Orphan bears (Photo courtesy Phoebe Kilham)

Orphan bears (Photo courtesy Phoebe Kilham)

“We’ve never had this many,” said Kilham.

But with 27, one of the cubs is always up, stirring the pot and keeping the others awake.

When they are up, they want food.

“This year the dynamics are different,” said Kilham. “They seem to be stimulating each other and the whole gang stayed up this winter. We tried to withhold food from them and force them into hibernation but that didn’t work, they were just digging and searching for food.”

Why so many this year? Ben says the problem began early last year. There were fewer foods for bears to feast on and that sent mother bears, called sows, looking for food at chicken coops and beehives. Many ended up being shot by landowners.

“It led to an awful lot of orphans,” said Kilham.

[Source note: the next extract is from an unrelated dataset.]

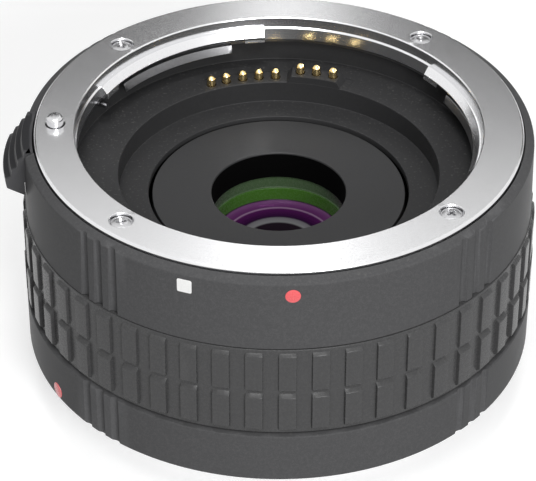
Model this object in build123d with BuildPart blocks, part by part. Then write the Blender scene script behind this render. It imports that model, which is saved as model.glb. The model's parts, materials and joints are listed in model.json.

With so many cubs, they are keeping each other up rather than hibernating, and all the food they want requires more than just the bare essentials. It can cost up to $1,000 to feed each cub, and the trust which takes care of them is running low on funds.

You can make a donation to the Bear Hill Conservancy Trust at P.O. Box 37, Lyme, New Hampshire, 03768.

The cubs are typically released back into the wild when they are 18 months old.